● **Exercise prompt**:
Begin at the line containing "Recreate this object as parametric OpenSCAD" and stop at the line containing "of the head."; copy those lines exactly, ends included, and nothing else.

Rows from a 3D modeling dataset
::::

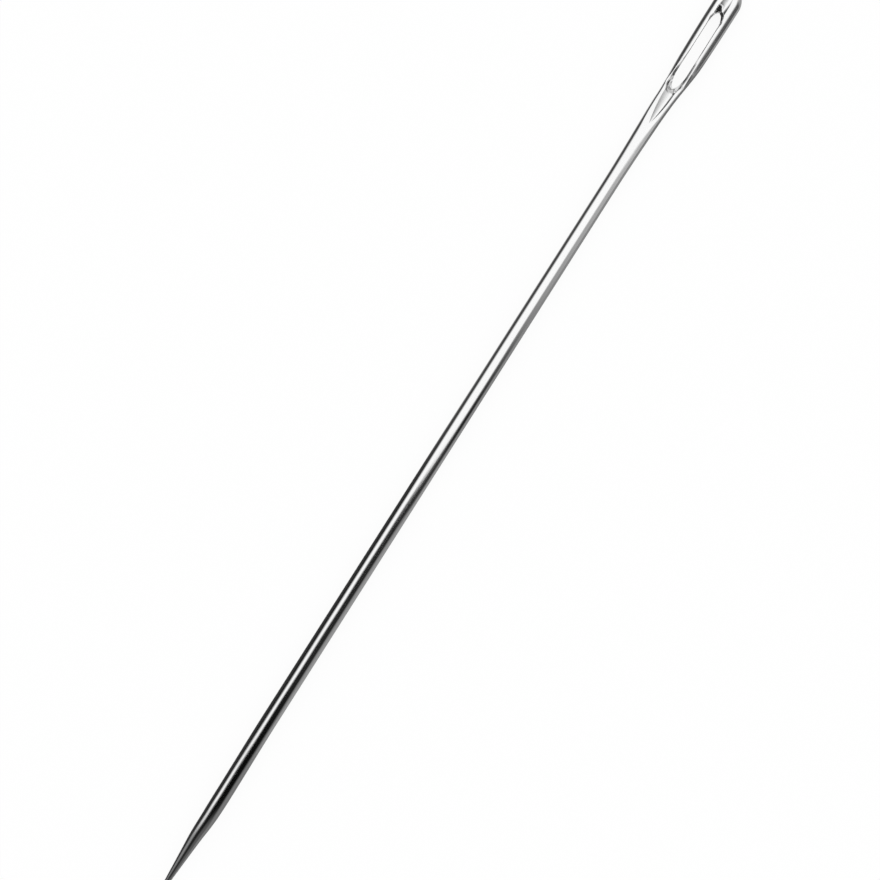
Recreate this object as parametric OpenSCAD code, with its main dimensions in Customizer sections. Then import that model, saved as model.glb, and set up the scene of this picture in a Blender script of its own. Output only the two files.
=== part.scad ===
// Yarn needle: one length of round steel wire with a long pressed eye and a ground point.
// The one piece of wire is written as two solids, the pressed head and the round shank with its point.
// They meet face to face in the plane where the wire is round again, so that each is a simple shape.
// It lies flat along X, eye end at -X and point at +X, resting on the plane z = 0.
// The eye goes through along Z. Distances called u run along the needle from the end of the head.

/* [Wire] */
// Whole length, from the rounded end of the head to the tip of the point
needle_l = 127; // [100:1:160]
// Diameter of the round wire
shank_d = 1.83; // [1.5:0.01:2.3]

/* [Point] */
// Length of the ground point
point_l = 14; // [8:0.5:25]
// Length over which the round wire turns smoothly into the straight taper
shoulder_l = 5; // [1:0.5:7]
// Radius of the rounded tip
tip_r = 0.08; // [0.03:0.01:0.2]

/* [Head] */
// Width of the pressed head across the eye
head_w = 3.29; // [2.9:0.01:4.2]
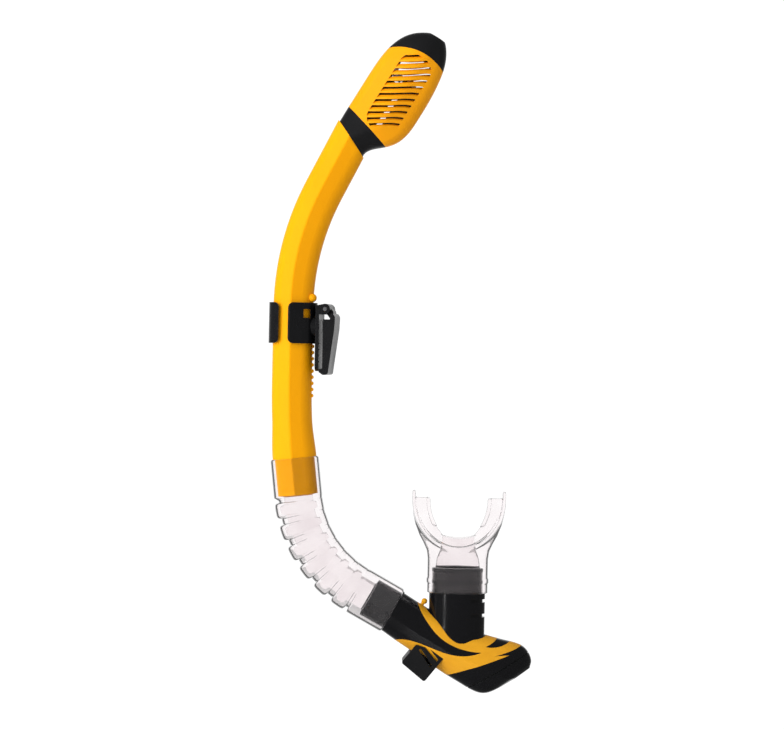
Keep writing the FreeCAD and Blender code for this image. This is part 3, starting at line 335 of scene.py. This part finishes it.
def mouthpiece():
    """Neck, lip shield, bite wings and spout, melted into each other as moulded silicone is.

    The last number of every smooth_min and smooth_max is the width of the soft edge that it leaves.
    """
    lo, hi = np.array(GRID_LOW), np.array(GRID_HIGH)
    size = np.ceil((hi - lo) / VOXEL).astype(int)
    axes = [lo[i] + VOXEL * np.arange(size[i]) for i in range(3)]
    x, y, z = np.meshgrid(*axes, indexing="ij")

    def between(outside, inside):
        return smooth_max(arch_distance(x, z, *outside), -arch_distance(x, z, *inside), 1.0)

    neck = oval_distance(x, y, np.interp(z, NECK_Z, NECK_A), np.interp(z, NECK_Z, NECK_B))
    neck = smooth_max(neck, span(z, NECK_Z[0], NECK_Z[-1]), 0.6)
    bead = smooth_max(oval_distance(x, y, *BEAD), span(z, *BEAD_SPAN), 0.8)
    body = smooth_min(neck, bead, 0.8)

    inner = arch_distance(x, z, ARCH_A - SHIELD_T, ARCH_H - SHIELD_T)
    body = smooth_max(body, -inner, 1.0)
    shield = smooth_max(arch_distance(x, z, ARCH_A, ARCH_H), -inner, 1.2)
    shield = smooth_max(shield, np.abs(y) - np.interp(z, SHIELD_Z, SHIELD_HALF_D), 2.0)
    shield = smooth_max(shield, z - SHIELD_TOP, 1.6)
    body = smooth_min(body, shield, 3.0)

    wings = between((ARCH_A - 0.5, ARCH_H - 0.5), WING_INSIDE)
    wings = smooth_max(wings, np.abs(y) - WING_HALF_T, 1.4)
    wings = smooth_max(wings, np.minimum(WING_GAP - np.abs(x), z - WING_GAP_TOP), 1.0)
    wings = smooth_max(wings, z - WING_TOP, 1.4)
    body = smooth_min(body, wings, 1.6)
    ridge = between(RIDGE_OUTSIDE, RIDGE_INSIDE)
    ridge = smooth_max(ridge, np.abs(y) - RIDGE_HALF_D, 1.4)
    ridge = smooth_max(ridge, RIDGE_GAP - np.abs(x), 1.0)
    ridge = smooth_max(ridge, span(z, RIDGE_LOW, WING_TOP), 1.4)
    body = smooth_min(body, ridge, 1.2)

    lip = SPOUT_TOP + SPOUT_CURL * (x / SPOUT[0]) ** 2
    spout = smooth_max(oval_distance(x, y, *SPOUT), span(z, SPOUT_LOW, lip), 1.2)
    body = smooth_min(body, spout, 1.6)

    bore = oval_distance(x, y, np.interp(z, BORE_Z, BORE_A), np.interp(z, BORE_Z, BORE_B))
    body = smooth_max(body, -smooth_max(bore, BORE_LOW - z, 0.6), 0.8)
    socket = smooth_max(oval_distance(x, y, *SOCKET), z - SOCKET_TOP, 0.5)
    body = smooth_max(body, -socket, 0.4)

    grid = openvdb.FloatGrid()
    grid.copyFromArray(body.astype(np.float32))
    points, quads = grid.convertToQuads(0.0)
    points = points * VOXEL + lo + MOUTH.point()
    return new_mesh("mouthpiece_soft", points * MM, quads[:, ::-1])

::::

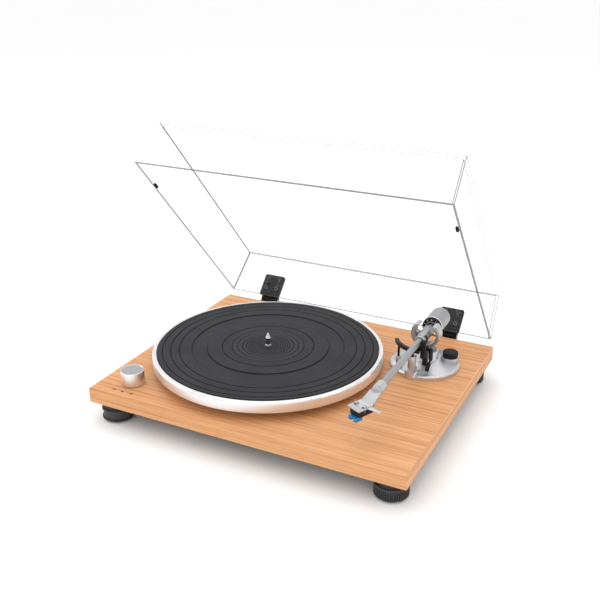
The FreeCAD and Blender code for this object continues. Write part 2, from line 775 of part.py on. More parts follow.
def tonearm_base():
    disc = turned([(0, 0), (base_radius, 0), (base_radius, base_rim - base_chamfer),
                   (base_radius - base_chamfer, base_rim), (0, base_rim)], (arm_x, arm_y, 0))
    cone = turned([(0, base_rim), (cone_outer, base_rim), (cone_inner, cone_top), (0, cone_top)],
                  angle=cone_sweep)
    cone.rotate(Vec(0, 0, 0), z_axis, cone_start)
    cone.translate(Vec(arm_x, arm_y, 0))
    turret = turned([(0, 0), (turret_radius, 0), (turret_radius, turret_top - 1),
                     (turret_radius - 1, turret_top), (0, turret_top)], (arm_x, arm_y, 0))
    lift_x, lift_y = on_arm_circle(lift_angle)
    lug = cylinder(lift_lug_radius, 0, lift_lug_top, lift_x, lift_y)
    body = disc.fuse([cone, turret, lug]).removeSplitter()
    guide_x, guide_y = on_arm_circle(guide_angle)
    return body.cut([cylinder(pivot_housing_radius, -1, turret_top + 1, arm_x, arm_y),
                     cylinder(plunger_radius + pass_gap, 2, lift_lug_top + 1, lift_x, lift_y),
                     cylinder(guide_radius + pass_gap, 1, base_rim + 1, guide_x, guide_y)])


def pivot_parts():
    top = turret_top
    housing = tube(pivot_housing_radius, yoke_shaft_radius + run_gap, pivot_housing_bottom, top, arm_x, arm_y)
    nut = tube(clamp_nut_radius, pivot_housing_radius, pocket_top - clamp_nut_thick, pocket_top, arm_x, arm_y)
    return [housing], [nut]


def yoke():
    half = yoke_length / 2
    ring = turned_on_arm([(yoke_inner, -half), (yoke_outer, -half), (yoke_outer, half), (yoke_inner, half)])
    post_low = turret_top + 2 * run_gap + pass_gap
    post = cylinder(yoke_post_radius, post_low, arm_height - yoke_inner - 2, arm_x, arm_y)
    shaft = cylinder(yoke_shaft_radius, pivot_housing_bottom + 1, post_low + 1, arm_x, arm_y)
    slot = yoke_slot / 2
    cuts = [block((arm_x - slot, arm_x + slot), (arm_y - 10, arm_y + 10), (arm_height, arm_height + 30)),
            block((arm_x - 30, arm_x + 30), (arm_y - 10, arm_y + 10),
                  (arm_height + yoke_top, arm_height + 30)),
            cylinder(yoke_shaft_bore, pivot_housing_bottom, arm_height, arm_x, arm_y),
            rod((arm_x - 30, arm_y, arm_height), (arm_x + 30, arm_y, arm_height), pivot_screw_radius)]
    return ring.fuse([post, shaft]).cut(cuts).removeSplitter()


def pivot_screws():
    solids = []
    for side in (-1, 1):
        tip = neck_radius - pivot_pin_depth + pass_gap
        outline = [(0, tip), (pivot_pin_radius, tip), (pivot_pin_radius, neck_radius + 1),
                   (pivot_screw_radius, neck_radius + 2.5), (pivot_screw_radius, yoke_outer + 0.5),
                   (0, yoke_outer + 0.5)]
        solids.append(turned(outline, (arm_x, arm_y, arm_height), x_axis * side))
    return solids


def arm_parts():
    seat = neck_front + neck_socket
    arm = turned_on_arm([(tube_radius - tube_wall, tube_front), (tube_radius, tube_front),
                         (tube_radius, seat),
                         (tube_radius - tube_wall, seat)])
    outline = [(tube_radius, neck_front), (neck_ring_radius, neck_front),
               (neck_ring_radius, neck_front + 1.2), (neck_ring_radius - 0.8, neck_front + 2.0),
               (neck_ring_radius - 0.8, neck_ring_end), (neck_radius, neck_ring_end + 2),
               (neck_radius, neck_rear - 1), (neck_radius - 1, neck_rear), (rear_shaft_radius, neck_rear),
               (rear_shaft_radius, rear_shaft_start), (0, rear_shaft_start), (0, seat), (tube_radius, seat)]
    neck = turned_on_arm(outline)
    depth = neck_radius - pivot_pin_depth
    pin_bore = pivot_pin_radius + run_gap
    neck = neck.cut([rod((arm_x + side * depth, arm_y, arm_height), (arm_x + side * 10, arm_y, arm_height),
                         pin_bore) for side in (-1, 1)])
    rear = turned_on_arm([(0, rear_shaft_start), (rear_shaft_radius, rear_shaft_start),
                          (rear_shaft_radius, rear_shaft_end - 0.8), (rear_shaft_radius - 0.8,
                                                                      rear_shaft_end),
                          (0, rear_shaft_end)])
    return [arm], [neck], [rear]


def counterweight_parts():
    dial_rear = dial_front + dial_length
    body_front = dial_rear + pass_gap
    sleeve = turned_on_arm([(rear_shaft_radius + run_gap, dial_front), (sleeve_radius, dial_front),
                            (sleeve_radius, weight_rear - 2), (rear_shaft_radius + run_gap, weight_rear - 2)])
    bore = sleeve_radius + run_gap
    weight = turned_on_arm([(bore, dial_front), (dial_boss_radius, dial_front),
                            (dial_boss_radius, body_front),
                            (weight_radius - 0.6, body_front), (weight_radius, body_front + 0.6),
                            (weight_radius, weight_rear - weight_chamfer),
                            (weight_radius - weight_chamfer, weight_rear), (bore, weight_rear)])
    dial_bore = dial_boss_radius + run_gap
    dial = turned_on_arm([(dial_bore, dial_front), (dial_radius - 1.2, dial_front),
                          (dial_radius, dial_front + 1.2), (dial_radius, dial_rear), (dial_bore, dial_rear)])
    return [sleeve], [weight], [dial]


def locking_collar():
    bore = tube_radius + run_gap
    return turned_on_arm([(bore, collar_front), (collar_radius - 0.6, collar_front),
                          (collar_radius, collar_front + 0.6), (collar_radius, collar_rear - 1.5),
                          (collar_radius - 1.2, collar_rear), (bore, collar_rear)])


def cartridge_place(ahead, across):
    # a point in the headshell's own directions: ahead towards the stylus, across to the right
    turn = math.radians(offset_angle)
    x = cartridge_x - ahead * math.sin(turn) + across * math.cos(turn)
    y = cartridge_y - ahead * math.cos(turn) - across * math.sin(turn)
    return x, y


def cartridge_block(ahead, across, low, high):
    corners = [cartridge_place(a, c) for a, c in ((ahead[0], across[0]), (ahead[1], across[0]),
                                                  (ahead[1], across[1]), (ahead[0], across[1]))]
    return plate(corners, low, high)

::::

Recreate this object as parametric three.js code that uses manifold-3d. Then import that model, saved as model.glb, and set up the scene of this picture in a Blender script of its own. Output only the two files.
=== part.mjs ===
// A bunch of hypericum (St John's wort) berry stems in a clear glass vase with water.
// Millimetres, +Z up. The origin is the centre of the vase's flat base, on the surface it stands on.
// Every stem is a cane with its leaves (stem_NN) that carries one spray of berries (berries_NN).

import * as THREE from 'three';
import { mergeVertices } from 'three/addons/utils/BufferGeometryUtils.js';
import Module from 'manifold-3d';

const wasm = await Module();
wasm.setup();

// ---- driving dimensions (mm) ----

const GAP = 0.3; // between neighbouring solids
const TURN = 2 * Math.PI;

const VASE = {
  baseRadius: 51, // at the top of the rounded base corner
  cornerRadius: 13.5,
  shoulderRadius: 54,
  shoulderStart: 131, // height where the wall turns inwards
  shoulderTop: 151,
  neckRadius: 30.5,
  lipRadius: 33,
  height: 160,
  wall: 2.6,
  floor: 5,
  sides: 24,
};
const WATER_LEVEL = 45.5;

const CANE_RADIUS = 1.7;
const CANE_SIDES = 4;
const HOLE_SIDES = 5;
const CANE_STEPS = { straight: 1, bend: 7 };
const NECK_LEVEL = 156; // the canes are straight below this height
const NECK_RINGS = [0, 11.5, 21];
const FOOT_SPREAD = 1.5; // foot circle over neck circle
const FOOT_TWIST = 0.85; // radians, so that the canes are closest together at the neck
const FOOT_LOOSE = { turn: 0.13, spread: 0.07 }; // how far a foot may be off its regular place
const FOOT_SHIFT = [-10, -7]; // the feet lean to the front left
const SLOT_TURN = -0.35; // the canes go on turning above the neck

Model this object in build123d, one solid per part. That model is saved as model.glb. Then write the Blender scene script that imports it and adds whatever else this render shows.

::::

● **Written solution**:
Recreate this object as parametric OpenSCAD code, with its main dimensions in Customizer sections. Then import that model, saved as model.glb, and set up the scene of this picture in a Blender script of its own. Output only the two files.
=== part.scad ===
// Yarn needle: one length of round steel wire with a long pressed eye and a ground point.
// The one piece of wire is written as two solids, the pressed head and the round shank with its point.
// They meet face to face in the plane where the wire is round again, so that each is a simple shape.
// It lies flat along X, eye end at -X and point at +X, resting on the plane z = 0.
// The eye goes through along Z. Distances called u run along the needle from the end of the head.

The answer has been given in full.